Il ne faut pas croire que l’épuisement du budget pour 1,5 degré signifie qu’il ne reste plus que peu de temps pour arrêter le réchauffement de la planète, ont dit les auteurs. Selon leur étude, le budget carbone avec une chance sur deux de maintenir le réchauffement en dessous de 2 degrés Celsius est de 1220 milliards de tonnes métriques, ce qui représente environ 30 ans.

« Nous ne voulons pas que cela soit interprété comme six ans pour sauver la planète, a déclaré Christopher Smith, coauteur de l’étude et climatologue à l’université de Leeds.

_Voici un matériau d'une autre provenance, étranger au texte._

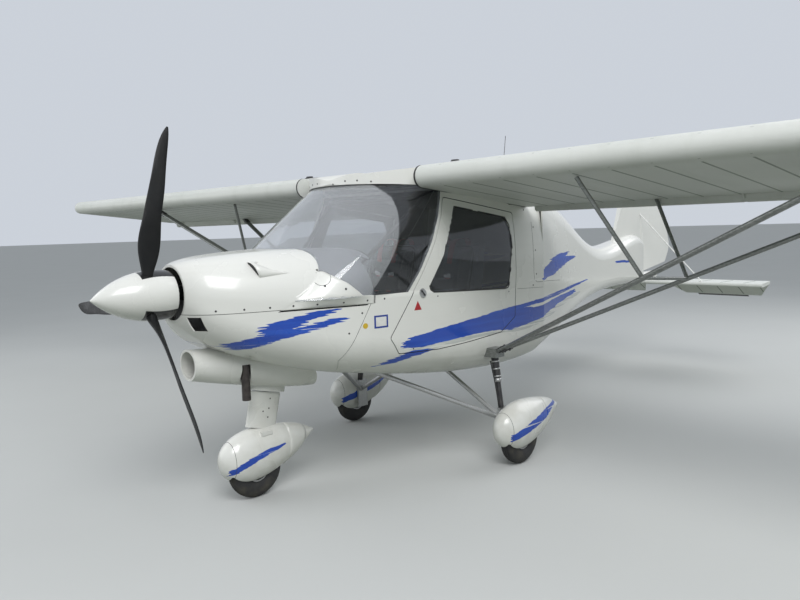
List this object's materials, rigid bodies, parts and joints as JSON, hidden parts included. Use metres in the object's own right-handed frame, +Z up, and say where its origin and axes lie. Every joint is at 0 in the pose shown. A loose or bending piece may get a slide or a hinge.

Si nous parvenons à limiter le réchauffement à 1,6, 1,65 ou 1,7 degré, c’est beaucoup mieux que 2 degrés. Nous devons encore nous battre pour chaque dixième de degré. »

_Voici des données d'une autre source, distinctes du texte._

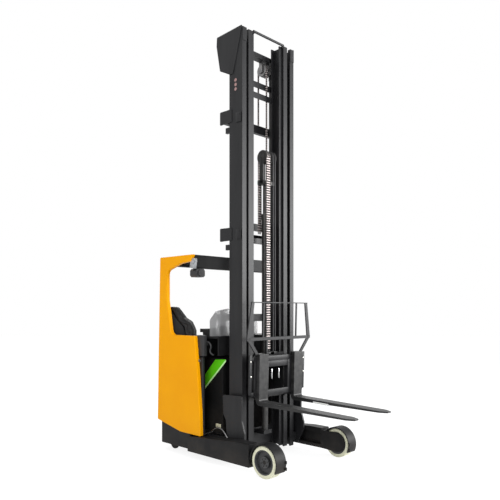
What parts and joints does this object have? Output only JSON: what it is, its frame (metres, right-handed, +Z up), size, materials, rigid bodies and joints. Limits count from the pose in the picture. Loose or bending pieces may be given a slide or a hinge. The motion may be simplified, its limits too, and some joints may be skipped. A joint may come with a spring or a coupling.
{
  "type": "reach truck",
  "caption": "Warehouse reach truck with straddle legs, reaching telescopic mast, forks with load backrest and a seated driver's place under an overhead guard.",
  "frame": {"origin": "on the floor under the middle of the truck's bounding box", "axes": "+X towards the fork tips, +Y to the left seen along the forks, +Z up"},
  "size_m": [2.5159, 1.268, 4.483],
  "materials": {
    "yellow_paint": "semi-gloss orange yellow",
    "black_paint": "satin black",
    "mast_paint": "satin dark grey",
    "grey_paint": "satin grey",
    "battery_paint": "satin black",
    "fork_steel": "worn dark paint",
    "dark_steel": "satin",
    "cast_hub": "painted casting",
    "chromed_rod": "polished",
    "roller_steel": "turned",
    "chain_steel": "oiled",
    "polyurethane": "matte cream",
    "drive_tyre": "matte",
    "floor_rubber": "ribbed",
    "seat_cloth": "woven",
    "black_plastic": "grained",
    "lamp_body": "moulded",
    "smoke_glass": "smoke tinted polycarbonate"
  },
  "bodies": {
    "chassis": {"chassis_base": "black_paint", "leg_left": "black_paint", "leg_right": "black_paint", "wheel_guard_left": "black_paint", "wheel_guard_right": "black_paint", "right_side_panel": "yellow_paint", "left_side_panel": "yellow_paint", "rear_cover": "yellow_paint", "overhead_guard": "black_paint", "side_post": "grey_paint", "floor_mat": "floor_rubber", "seat_base": "dark_steel", "seat_cushion": "seat_cloth", "seat_backrest": "seat_cloth", "armrest": "black_plastic", "steering_console": "black_plastic", "battery": "battery_paint", "battery_hood": "black_plastic", "screen": "smoke_glass", "work_lamp": "lamp_body", "reach_cylinder": "dark_steel", "drive_motor": "dark_steel"},
    "steering_wheel": {"steering_wheel": "black_plastic"},
    "load_wheel_left": {"load_tyre_left": "polyurethane", "load_hub_left": "cast_hub"},
    "load_wheel_right": {"load_tyre_right": "polyurethane", "load_hub_right": "cast_hub"},
    "drive_turret": {"drive_unit": "cast_hub"},
    "drive_wheel": {"drive_wheel": "drive_tyre"},
    "castor": {"castor_fork": "dark_steel"},
    "castor_wheel": {"castor_wheel": "drive_tyre"},
    "reach": {"reach_carriage": "mast_paint", "reach_rollers": "roller_steel", "reach_rod": "chromed_rod", "outer_mast": "mast_paint", "lift_cylinders": "dark_steel"},
    "middle_stage": {"middle_mast": "mast_paint", "lift_rods": "chromed_rod", "mast_sheaves": "roller_steel", "mast_chains": "chain_steel", "mast_chain_falls": "chain_steel"},
    "inner_stage": {"inner_mast": "mast_paint", "free_lift_cylinder": "dark_steel"},
    "chain_head": {"chain_head": "chromed_rod", "lift_chain": "chain_steel"},
    "carriage": {"lift_carriage": "mast_paint"},
    "tilting_frame": {"tilt_frame": "mast_paint"},
    "fork_carrier": {"fork_carriage": "mast_paint", "fork_left": "fork_steel", "fork_right": "fork_steel", "load_backrest": "mast_paint"}
  },
  "joints": [
    {"name": "load_wheel_left_spin", "type": "hinge", "parent": "chassis", "child": "load_wheel_left", "pos_m": [0.475, 0.571, 0.152], "axis": [0, 1, 0], "continuous": true},
    {"name": "load_wheel_right_spin", "type": "hinge", "parent": "chassis", "child": "load_wheel_right", "pos_m": [0.475, -0.571, 0.152], "axis": [0, 1, 0], "continuous": true},
    {"name": "drive_steer", "type": "hinge", "parent": "chassis", "child": "drive_turret", "pos_m": [-1.03, 0.15, 0.16], "axis": [0, 0, 1], "range_deg": [-90, 90]},
    {"name": "drive_wheel_spin", "type": "hinge", "parent": "drive_turret", "child": "drive_wheel", "pos_m": [-1.03, 0.15, 0.16], "axis": [0, 1, 0], "continuous": true},
    {"name": "castor_swivel", "type": "hinge", "parent": "chassis", "child": "castor", "pos_m": [-1.01, -0.47, 0.2], "axis": [0, 0, 1], "continuous": true},
    {"name": "castor_wheel_spin", "type": "hinge", "parent": "castor", "child": "castor_wheel", "pos_m": [-1.04, -0.47, 0.065], "axis": [0, 1, 0], "continuous": true},
    {"name": "steering_wheel_turn", "type": "hinge", "parent": "chassis", "child": "steering_wheel", "pos_m": [-0.998, 0.33, 1.07], "axis": [0, 0.4226, 0.9063], "range_deg": [-450, 450]},
    {"name": "mast_reach", "type": "slide", "parent": "chassis", "child": "reach", "axis": [1, 0, 0], "range_m": [0, 0.55]},
    {"name": "middle_stage_lift", "type": "slide", "parent": "reach", "child": "middle_stage", "axis": [0, 0, 1], "range_m": [0, 3.7]},
    {"name": "inner_stage_lift", "type": "slide", "parent": "middle_stage", "child": "inner_stage", "axis": [0, 0, 1], "range_m": [0, 3.7], "deforming": ["mast_chain_falls"]},
    {"name": "carriage_lift", "type": "slide", "parent": "inner_stage", "child": "carriage", "axis": [0, 0, 1], "range_m": [-0.53, 2.2], "deforming": ["lift_chain"]},
    {"name": "chain_head_lift", "type": "slide", "parent": "inner_stage", "child": "chain_head", "axis": [0, 0, 1], "range_m": [-0.265, 1.1]},
    {"name": "fork_tilt", "type": "hinge", "parent": "carriage", "child": "tilting_frame", "pos_m": [0.063, 0, 0.7], "axis": [0, -1, 0], "range_deg": [-1.2, 3.8]},
    {"name": "sideshift", "type": "slide", "parent": "tilting_frame", "child": "fork_carrier", "axis": [0, 1, 0], "range_m": [-0.05, 0.05]}
  ],
  "couplings": [
    {"joint": "inner_stage_lift", "follows": "middle_stage_lift", "ratio": 1},
    {"joint": "chain_head_lift", "follows": "carriage_lift", "ratio": 0.5},
    {"joint": "steering_wheel_turn", "follows": "drive_steer", "ratio": 5}
  ]
}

Le climatologue Bill Hare, de Climate Action Tracker, qui surveille les efforts nationaux de réduction des émissions de carbone, a déclaré que « le dépassement de la limite de 1,5 degré ne précipite pas le monde dans le précipice, mais constitue un point d’inflexion dans l’augmentation du risque de changements catastrophiques ».

À l’approche des négociations sur le climat qui se tiendront à Dubaï le mois prochain, les dirigeants mondiaux continuent d’affirmer que « la limite de 1,5 degré est réalisable ». Selon M. Lamboll, limiter le réchauffement à 1,5 degré est techniquement possible, mais politiquement difficile et improbable.

« Nous sommes arrivés à un stade où le budget carbone de 1,5 °C est si faible qu’il perd presque tout son sens, a déploré le climatologue Glen Peters, de l’institut norvégien CICERO, qui n’a pas participé à la recherche. Si votre visage est sur le point de se heurter à un mur à une vitesse de 160 kilomètres/heure, il importe peu que votre nez soit actuellement à 1 ou 2 millimètres du mur… Nous sommes toujours dans la mauvaise direction à 160 kilomètres/heure. »

Les gens « ne devraient pas s’inquiéter, ils devraient agir », a lancé le climatologue Piers Forster de l’université de Leeds, qui ne faisait pas partie de l’équipe de M. Lamboll. Agir aussi vite que possible « peut réduire de moitié le taux de réchauffement au cours de cette décennie ».